### Given task
Each entry below is to be printed verbatim.

## Begin Input

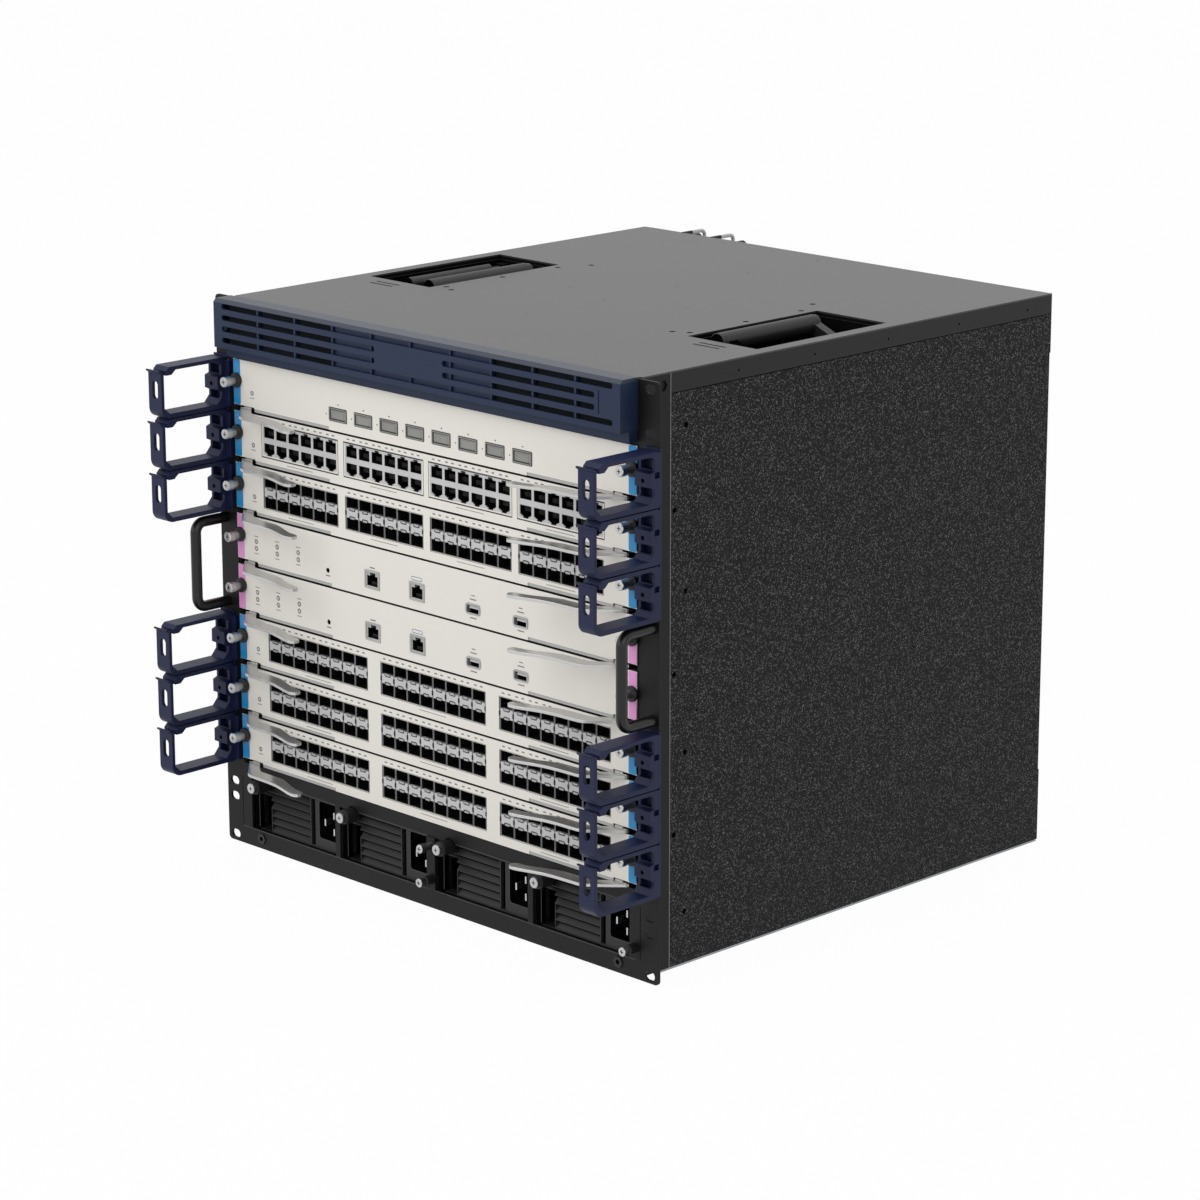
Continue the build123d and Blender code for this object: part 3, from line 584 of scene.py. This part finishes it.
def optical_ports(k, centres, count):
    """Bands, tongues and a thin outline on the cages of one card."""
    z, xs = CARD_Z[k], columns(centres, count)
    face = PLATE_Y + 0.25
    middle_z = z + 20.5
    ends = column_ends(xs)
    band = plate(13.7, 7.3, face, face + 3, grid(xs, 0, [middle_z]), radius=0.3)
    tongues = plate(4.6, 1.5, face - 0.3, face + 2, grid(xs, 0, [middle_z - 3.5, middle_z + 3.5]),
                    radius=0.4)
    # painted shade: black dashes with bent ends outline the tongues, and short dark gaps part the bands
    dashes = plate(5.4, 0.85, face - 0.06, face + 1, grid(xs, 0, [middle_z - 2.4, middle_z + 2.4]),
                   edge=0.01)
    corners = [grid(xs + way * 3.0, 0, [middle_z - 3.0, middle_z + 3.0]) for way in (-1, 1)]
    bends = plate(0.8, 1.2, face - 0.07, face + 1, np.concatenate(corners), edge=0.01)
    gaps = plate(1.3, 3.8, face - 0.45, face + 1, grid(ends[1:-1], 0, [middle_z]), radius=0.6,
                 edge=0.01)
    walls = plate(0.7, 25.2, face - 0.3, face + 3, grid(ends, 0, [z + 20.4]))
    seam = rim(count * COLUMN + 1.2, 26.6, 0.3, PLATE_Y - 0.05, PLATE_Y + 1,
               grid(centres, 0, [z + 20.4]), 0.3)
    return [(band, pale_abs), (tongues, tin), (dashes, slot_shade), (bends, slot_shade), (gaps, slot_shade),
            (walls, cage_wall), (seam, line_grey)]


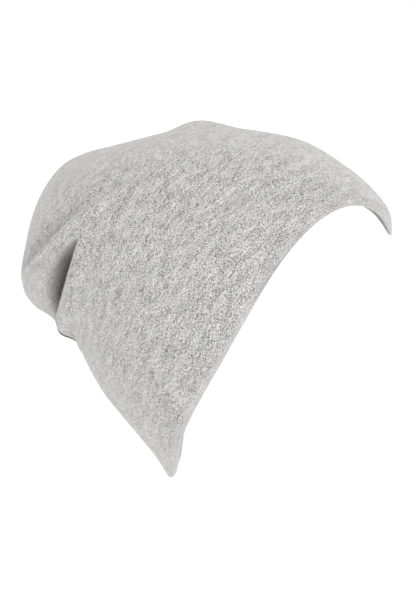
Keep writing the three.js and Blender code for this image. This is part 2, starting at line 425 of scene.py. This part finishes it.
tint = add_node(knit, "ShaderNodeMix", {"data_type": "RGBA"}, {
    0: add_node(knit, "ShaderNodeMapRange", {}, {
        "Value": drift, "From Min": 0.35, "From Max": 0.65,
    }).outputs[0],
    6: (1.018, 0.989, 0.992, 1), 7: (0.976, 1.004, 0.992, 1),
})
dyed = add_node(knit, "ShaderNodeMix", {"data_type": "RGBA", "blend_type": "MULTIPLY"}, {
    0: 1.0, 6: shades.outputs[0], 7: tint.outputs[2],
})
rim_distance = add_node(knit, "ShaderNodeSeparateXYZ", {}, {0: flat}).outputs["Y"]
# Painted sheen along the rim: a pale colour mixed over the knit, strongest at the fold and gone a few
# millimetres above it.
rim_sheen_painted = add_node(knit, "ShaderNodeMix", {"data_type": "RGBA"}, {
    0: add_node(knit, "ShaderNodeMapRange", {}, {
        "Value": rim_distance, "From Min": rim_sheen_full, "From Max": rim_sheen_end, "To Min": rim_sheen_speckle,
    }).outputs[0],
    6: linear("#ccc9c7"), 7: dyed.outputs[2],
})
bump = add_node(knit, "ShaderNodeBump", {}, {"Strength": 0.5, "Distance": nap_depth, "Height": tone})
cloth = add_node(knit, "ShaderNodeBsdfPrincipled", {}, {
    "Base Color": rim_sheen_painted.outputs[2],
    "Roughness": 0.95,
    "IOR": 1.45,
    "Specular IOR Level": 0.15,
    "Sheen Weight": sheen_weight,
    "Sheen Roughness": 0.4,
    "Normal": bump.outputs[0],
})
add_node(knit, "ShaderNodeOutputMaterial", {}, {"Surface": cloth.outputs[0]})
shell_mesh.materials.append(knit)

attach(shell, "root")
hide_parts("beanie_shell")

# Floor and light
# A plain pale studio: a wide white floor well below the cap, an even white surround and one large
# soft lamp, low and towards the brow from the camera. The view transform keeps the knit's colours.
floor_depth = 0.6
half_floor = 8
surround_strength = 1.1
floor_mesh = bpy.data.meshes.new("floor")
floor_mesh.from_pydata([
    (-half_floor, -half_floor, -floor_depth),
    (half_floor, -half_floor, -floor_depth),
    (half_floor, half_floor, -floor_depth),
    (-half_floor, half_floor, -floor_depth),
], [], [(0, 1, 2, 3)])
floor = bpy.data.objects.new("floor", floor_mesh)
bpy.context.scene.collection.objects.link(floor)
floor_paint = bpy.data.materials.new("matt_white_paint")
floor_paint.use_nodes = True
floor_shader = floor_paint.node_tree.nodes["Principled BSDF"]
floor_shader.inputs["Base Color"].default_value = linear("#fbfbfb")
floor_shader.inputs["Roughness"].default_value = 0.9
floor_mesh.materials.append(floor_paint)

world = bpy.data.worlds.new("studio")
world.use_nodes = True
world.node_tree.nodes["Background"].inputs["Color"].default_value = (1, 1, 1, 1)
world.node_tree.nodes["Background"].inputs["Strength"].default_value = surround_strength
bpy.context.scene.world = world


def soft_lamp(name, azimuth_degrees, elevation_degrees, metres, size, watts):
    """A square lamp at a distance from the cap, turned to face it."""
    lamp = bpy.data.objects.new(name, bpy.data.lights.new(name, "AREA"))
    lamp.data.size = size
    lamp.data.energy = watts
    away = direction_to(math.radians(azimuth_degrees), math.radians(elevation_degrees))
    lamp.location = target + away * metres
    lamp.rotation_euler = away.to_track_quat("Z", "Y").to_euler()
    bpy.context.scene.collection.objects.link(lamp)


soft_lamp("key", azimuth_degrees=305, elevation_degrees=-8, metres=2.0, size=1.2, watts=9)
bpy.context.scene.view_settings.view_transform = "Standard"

## End Input

### Result for this task
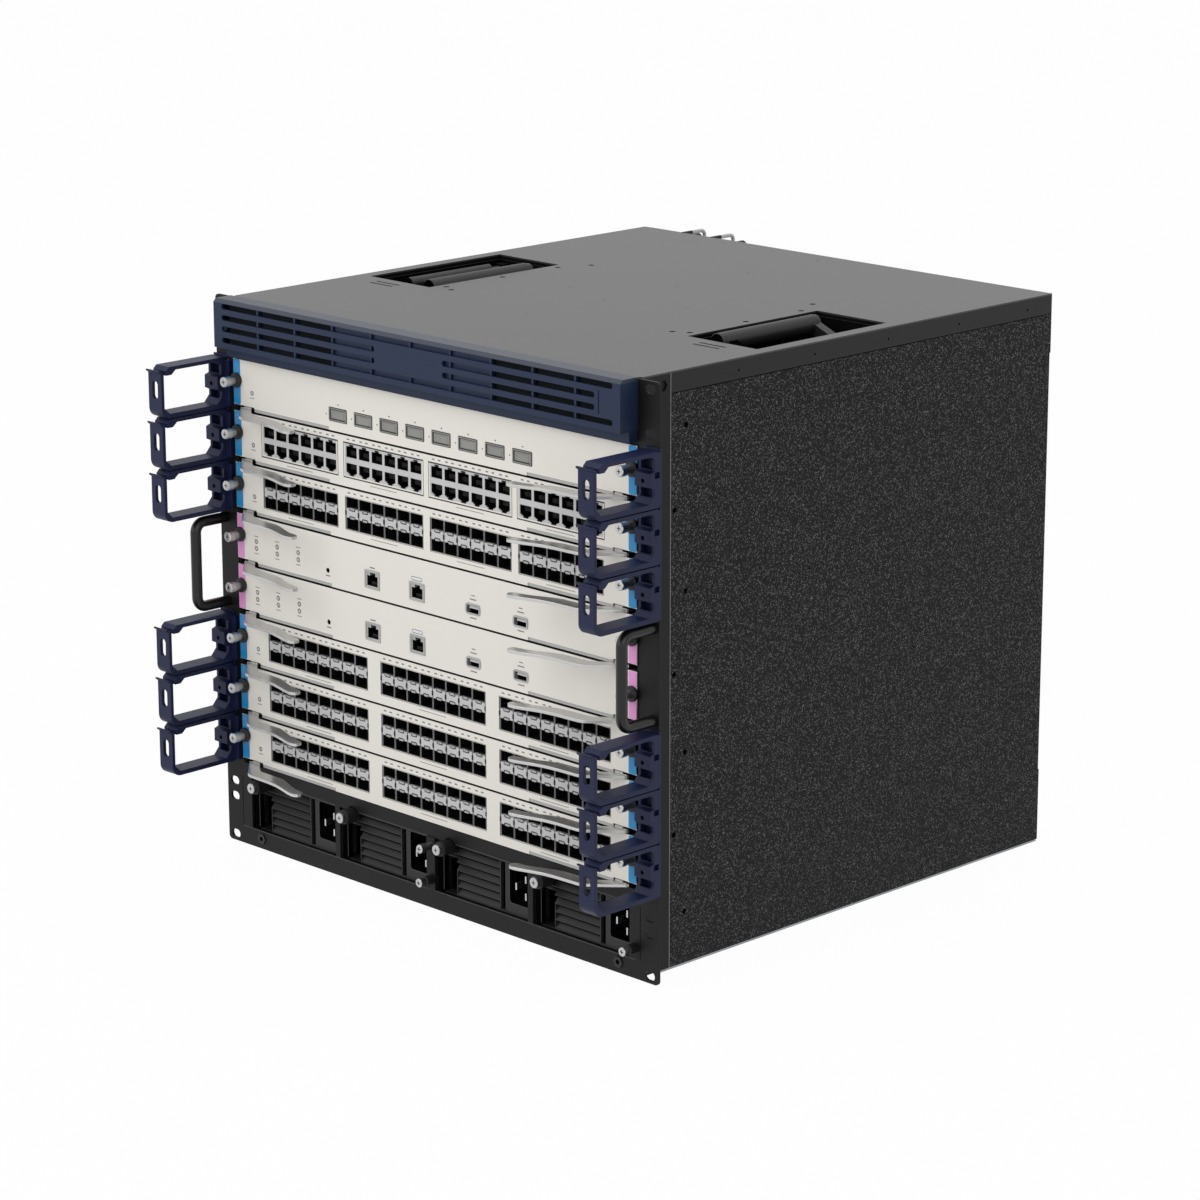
Continue the build123d and Blender code for this object: part 3, from line 584 of scene.py. This part finishes it.
def optical_ports(k, centres, count):
    """Bands, tongues and a thin outline on the cages of one card."""
    z, xs = CARD_Z[k], columns(centres, count)
    face = PLATE_Y + 0.25
    middle_z = z + 20.5
    ends = column_ends(xs)
    band = plate(13.7, 7.3, face, face + 3, grid(xs, 0, [middle_z]), radius=0.3)
    tongues = plate(4.6, 1.5, face - 0.3, face + 2, grid(xs, 0, [middle_z - 3.5, middle_z + 3.5]),
                    radius=0.4)
    # painted shade: black dashes with bent ends outline the tongues, and short dark gaps part the bands
    dashes = plate(5.4, 0.85, face - 0.06, face + 1, grid(xs, 0, [middle_z - 2.4, middle_z + 2.4]),
                   edge=0.01)
    corners = [grid(xs + way * 3.0, 0, [middle_z - 3.0, middle_z + 3.0]) for way in (-1, 1)]
    bends = plate(0.8, 1.2, face - 0.07, face + 1, np.concatenate(corners), edge=0.01)
    gaps = plate(1.3, 3.8, face - 0.45, face + 1, grid(ends[1:-1], 0, [middle_z]), radius=0.6,
                 edge=0.01)
    walls = plate(0.7, 25.2, face - 0.3, face + 3, grid(ends, 0, [z + 20.4]))
    seam = rim(count * COLUMN + 1.2, 26.6, 0.3, PLATE_Y - 0.05, PLATE_Y + 1,
               grid(centres, 0, [z + 20.4]), 0.3)
    return [(band, pale_abs), (tongues, tin), (dashes, slot_shade), (bends, slot_shade), (gaps, slot_shade),
            (walls, cage_wall), (seam, line_grey)]


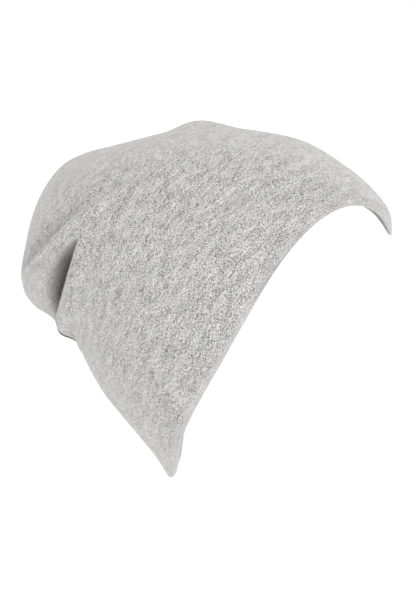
Keep writing the three.js and Blender code for this image. This is part 2, starting at line 425 of scene.py. This part finishes it.
tint = add_node(knit, "ShaderNodeMix", {"data_type": "RGBA"}, {
    0: add_node(knit, "ShaderNodeMapRange", {}, {
        "Value": drift, "From Min": 0.35, "From Max": 0.65,
    }).outputs[0],
    6: (1.018, 0.989, 0.992, 1), 7: (0.976, 1.004, 0.992, 1),
})
dyed = add_node(knit, "ShaderNodeMix", {"data_type": "RGBA", "blend_type": "MULTIPLY"}, {
    0: 1.0, 6: shades.outputs[0], 7: tint.outputs[2],
})
rim_distance = add_node(knit, "ShaderNodeSeparateXYZ", {}, {0: flat}).outputs["Y"]
# Painted sheen along the rim: a pale colour mixed over the knit, strongest at the fold and gone a few
# millimetres above it.
rim_sheen_painted = add_node(knit, "ShaderNodeMix", {"data_type": "RGBA"}, {
    0: add_node(knit, "ShaderNodeMapRange", {}, {
        "Value": rim_distance, "From Min": rim_sheen_full, "From Max": rim_sheen_end, "To Min": rim_sheen_speckle,
    }).outputs[0],
    6: linear("#ccc9c7"), 7: dyed.outputs[2],
})
bump = add_node(knit, "ShaderNodeBump", {}, {"Strength": 0.5, "Distance": nap_depth, "Height": tone})
cloth = add_node(knit, "ShaderNodeBsdfPrincipled", {}, {
    "Base Color": rim_sheen_painted.outputs[2],
    "Roughness": 0.95,
    "IOR": 1.45,
    "Specular IOR Level": 0.15,
    "Sheen Weight": sheen_weight,
    "Sheen Roughness": 0.4,
    "Normal": bump.outputs[0],
})
add_node(knit, "ShaderNodeOutputMaterial", {}, {"Surface": cloth.outputs[0]})
shell_mesh.materials.append(knit)

attach(shell, "root")
hide_parts("beanie_shell")

# Floor and light
# A plain pale studio: a wide white floor well below the cap, an even white surround and one large
# soft lamp, low and towards the brow from the camera. The view transform keeps the knit's colours.
floor_depth = 0.6
half_floor = 8
surround_strength = 1.1
floor_mesh = bpy.data.meshes.new("floor")
floor_mesh.from_pydata([
    (-half_floor, -half_floor, -floor_depth),
    (half_floor, -half_floor, -floor_depth),
    (half_floor, half_floor, -floor_depth),
    (-half_floor, half_floor, -floor_depth),
], [], [(0, 1, 2, 3)])
floor = bpy.data.objects.new("floor", floor_mesh)
bpy.context.scene.collection.objects.link(floor)
floor_paint = bpy.data.materials.new("matt_white_paint")
floor_paint.use_nodes = True
floor_shader = floor_paint.node_tree.nodes["Principled BSDF"]
floor_shader.inputs["Base Color"].default_value = linear("#fbfbfb")
floor_shader.inputs["Roughness"].default_value = 0.9
floor_mesh.materials.append(floor_paint)

world = bpy.data.worlds.new("studio")
world.use_nodes = True
world.node_tree.nodes["Background"].inputs["Color"].default_value = (1, 1, 1, 1)
world.node_tree.nodes["Background"].inputs["Strength"].default_value = surround_strength
bpy.context.scene.world = world


def soft_lamp(name, azimuth_degrees, elevation_degrees, metres, size, watts):
    """A square lamp at a distance from the cap, turned to face it."""
    lamp = bpy.data.objects.new(name, bpy.data.lights.new(name, "AREA"))
    lamp.data.size = size
    lamp.data.energy = watts
    away = direction_to(math.radians(azimuth_degrees), math.radians(elevation_degrees))
    lamp.location = target + away * metres
    lamp.rotation_euler = away.to_track_quat("Z", "Y").to_euler()
    bpy.context.scene.collection.objects.link(lamp)


soft_lamp("key", azimuth_degrees=305, elevation_degrees=-8, metres=2.0, size=1.2, watts=9)
bpy.context.scene.view_settings.view_transform = "Standard"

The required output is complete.